Книги

Вдох Прорвы

22
18
20
22
24
26
28
30

Я все это тонко резал, потом полагалось полить изделие маслом, посолить, перемешать как следует, — и объедение готово к употреблению. Я называл это: «салат первомайский», поскольку витаминов в нем было завались и больше…

На этот раз я почувствовал приближение. За несколько секунд до того, как все случилось, мне стало словно бы не по себе.

Только что колдовал над салатом, вдруг что-то случилось в мире, или во мне самом, — что-то произошло, что-то стало не так.

Я отвлекся от блюда, желая понять, что это такое переменилось, — но времени на мыслительный процесс уже не оставалось. Я сполз со стула, — словно со стороны видя, как сползаю с него на пол…

Опять — тьма… Тьма лишает эмоций, во тьме невозможно бояться, и безразлично, какое впечатление ты можешь на кого-то произвести… Там и нет никого… Или это не так?..

Во тьме тебя нет, — но там есть какая-то протяженность. Не время, другая какая-то протяженность, выше времени, более правильная, — поскольку время, всего лишь декорация, всего лишь подражание той, истинной протяженности, которая бывает во тьме. Время, — всего лишь жалкая пародия на нее.

Когда прикасаешься к этой протяженности, меняешься… Тебя нет, но ты меняешься… Поскольку протяженность эта — никогда не лжет. Во тьме нет понимания или непонимания, только прикосновение и изменение, — будто бы настала пора меняться, — и то, что было интересным, перестало существовать, а нового ничего не смену не пришло. Так что: ничего не осталось…

Когда я оклемался, оказалось, что валяюсь под кухонным столом с ножом в руке, к которому прилипла полуразрезанная веточка укропа.

Ну, конечно, — тут же начало трясти. Но как-то лениво, скорее больше по привычке бояться, чем от настоящего страха, который приходил раньше.

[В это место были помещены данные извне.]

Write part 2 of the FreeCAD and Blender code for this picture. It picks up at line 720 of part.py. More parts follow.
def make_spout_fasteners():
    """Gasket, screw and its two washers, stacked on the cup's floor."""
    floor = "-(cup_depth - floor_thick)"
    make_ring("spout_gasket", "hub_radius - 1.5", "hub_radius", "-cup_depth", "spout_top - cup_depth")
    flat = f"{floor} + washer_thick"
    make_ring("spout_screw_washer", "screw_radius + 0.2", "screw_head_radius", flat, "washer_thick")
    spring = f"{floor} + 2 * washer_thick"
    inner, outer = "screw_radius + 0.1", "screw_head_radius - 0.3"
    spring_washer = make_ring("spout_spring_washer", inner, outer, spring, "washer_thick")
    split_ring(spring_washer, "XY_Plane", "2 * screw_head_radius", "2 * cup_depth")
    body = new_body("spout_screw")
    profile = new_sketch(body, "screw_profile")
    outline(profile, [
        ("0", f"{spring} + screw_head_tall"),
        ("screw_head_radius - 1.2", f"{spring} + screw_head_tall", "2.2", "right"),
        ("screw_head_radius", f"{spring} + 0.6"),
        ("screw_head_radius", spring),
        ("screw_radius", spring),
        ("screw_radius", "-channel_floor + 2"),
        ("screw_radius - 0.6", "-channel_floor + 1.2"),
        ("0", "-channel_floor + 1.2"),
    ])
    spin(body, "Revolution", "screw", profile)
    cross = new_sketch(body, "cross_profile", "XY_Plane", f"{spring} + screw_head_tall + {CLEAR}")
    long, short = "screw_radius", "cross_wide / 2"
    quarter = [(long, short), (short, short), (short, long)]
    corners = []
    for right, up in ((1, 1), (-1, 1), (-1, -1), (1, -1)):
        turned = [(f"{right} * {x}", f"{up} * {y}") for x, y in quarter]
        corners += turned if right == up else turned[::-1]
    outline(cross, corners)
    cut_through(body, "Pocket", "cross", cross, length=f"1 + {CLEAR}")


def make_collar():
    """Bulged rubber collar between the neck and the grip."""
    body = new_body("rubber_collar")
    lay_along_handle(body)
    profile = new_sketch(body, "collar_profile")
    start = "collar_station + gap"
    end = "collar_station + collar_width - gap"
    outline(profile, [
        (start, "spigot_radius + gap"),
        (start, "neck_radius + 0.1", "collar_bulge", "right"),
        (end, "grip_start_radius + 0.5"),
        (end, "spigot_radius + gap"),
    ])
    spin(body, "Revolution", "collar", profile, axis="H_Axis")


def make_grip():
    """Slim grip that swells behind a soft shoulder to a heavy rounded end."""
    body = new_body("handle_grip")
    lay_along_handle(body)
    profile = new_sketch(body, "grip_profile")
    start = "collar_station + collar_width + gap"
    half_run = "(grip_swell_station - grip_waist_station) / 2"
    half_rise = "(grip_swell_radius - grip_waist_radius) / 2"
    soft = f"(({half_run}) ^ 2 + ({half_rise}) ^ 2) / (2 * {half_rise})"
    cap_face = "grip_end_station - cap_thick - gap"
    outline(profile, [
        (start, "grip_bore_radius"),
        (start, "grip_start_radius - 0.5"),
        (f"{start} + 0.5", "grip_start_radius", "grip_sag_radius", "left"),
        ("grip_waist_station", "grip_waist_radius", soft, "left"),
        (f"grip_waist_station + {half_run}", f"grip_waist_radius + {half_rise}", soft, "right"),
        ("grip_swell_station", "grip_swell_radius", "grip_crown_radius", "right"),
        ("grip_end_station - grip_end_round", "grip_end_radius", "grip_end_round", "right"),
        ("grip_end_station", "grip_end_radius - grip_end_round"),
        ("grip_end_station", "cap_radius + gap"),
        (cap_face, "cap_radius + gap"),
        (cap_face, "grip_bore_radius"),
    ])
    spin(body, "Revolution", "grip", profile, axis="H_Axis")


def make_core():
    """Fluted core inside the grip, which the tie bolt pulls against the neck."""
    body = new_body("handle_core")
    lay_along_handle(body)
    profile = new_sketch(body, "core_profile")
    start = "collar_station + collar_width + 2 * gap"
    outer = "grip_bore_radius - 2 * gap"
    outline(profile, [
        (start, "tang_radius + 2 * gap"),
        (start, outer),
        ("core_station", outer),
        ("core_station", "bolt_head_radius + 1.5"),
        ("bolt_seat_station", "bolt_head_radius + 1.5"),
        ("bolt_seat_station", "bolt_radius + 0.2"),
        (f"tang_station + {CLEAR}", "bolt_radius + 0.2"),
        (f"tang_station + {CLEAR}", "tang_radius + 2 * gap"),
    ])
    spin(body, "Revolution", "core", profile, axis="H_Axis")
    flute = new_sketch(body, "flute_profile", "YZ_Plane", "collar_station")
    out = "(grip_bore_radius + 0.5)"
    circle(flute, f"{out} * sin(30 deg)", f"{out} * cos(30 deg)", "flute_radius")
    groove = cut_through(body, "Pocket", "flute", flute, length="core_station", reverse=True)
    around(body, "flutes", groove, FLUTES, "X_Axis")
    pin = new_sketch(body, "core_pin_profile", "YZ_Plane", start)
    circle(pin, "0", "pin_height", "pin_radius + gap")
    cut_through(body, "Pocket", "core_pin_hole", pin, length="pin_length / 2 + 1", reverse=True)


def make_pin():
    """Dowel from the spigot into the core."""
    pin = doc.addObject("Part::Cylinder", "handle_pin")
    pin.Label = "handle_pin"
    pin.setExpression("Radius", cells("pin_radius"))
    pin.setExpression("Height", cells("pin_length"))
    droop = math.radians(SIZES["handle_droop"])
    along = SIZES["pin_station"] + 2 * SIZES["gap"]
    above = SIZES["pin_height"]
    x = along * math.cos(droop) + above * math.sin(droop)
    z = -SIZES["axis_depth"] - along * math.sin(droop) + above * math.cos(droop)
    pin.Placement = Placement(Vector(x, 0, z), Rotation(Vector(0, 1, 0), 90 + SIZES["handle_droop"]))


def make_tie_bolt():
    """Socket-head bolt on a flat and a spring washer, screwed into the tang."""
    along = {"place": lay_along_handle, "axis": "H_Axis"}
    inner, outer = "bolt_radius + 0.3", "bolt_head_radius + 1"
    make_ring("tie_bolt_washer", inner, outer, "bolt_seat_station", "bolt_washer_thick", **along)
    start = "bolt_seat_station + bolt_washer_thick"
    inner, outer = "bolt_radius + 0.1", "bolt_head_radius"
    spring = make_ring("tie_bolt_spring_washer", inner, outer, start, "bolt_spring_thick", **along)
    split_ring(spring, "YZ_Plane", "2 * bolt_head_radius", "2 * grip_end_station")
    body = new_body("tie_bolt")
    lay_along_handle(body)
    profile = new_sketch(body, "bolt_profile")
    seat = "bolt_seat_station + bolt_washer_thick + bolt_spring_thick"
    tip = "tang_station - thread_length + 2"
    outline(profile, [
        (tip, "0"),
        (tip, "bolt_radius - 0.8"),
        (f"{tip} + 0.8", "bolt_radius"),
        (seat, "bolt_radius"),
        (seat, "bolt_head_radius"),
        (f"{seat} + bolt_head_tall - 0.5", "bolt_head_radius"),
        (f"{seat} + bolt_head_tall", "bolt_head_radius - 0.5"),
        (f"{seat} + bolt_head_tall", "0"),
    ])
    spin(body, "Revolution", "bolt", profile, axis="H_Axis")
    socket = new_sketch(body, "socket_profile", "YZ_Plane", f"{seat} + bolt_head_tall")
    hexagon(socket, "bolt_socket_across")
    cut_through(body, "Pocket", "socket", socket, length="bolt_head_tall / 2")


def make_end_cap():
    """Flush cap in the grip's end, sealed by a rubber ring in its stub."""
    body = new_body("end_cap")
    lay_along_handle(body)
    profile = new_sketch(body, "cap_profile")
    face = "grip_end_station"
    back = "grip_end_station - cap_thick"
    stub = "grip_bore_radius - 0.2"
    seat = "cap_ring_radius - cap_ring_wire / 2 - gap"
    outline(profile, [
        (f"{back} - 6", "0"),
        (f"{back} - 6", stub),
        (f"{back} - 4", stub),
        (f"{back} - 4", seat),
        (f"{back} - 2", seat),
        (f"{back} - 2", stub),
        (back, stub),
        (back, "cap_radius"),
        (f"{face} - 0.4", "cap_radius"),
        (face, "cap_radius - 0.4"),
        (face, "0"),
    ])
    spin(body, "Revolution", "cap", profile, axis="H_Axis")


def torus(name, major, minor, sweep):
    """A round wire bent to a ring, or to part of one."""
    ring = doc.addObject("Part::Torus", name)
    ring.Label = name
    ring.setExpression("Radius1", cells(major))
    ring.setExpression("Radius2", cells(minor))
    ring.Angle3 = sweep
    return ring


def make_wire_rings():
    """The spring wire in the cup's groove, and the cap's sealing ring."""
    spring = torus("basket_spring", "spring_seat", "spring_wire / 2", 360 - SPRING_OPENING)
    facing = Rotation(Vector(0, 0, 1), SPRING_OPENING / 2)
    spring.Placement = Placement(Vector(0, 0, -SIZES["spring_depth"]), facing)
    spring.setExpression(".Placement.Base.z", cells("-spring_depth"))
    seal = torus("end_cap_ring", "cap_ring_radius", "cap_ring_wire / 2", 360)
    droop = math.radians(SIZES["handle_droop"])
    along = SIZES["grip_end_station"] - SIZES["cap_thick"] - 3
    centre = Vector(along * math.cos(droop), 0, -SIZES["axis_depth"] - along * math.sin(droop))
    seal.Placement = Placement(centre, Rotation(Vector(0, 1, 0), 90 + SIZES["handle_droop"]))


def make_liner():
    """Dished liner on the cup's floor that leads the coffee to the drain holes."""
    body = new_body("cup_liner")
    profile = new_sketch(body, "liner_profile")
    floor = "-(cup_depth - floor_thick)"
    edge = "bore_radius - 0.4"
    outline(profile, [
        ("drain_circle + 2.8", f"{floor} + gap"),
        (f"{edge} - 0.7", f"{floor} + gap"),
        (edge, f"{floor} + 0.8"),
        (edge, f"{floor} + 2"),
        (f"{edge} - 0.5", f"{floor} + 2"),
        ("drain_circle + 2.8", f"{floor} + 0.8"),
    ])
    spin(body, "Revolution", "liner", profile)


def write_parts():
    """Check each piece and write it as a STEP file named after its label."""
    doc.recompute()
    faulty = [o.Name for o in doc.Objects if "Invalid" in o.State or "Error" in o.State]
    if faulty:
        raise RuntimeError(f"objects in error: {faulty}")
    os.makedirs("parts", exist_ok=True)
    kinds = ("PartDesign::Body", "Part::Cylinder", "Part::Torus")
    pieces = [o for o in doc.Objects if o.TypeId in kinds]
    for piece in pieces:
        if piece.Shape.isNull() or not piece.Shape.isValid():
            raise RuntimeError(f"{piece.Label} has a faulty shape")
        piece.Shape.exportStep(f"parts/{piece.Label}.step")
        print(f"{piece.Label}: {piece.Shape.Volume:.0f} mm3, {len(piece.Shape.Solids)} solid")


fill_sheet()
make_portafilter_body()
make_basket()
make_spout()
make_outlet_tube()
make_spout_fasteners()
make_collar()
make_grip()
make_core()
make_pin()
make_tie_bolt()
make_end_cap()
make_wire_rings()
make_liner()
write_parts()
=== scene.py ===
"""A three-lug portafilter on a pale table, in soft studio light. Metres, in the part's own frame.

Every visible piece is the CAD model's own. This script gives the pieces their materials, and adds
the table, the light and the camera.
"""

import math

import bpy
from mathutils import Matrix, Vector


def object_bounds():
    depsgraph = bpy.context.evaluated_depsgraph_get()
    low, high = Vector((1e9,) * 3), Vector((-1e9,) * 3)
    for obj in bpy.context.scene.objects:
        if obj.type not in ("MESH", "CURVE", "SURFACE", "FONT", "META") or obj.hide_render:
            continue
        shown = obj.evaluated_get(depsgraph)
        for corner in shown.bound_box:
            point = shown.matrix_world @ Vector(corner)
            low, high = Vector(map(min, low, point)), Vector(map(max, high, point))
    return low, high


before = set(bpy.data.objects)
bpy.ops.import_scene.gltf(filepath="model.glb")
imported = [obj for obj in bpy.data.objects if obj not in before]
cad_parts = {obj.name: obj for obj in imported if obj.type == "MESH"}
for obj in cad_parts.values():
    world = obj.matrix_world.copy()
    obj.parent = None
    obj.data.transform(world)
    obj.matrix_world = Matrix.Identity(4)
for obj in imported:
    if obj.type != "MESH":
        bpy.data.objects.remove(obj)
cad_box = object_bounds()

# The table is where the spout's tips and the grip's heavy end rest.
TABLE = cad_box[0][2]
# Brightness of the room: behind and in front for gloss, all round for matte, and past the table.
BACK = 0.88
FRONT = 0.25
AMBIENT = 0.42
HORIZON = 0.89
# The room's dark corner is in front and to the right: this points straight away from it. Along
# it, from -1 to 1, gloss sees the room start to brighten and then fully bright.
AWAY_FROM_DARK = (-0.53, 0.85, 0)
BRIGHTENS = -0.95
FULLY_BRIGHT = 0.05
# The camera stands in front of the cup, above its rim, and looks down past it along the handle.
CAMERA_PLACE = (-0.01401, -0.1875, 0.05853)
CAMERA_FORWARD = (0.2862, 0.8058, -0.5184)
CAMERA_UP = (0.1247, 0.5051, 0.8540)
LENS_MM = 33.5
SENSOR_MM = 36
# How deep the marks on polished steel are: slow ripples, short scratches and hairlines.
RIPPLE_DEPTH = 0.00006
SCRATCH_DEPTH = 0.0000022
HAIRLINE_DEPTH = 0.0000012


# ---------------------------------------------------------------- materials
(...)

Выживать, — постепенно превращалось в мою хорошую традицию. Жаль только, неизвестно, когда она закончится, через пять минут или через сутки.

Но сегодня, я опять не скончался.

Если человека регулярно ставить к стенке, но каждый раз палить мимо, что с ним, в результате, будет?

Наверное, таких экспериментов еще не проводили, даже в самых бесчеловечных концлагерях… Я — оказался первым подопытным.

Неизвестная зараза в моем организме, которую не смог определить ни один томограф, взялась перекрывать во мне какую-то главную артерию. Сожмет кулачек, я отрубаюсь, — подержит немного, чтобы еще теплилась какая-то жизнь в теле, и ослабит хватку в самый последний момент, когда душа уже готова отделиться от тела.

Чем не расстрел?..

Никто не может мне помочь. Ни медицина, ни друзья, ни я сам.

Сегодня ослабила, завтра — не ослабит…

Я не сделал в жизни главного, ради чего появился на свет… После всяких трясучек и страхов, после беготни по врачам и панических мыслей о собственной кончине, после какого-то ступора, в который я то и дело входил, — в результате осталось только это.

Чего-то не совершилось в моей жизни такого, ради чего я появился на свет… Страшно, обидно, до слез жалко себя было из-за этого, — из-за того, что я не выполнил в жизни какой-то задачи.

Жениться?.. Нарожать детей?.. Починить тысячный холодильник?.. Что, что, что я должен был сделать, и не сделал еще, — из-за чего мне так не хочется уходить из жизни?.. Откуда я знаю, что.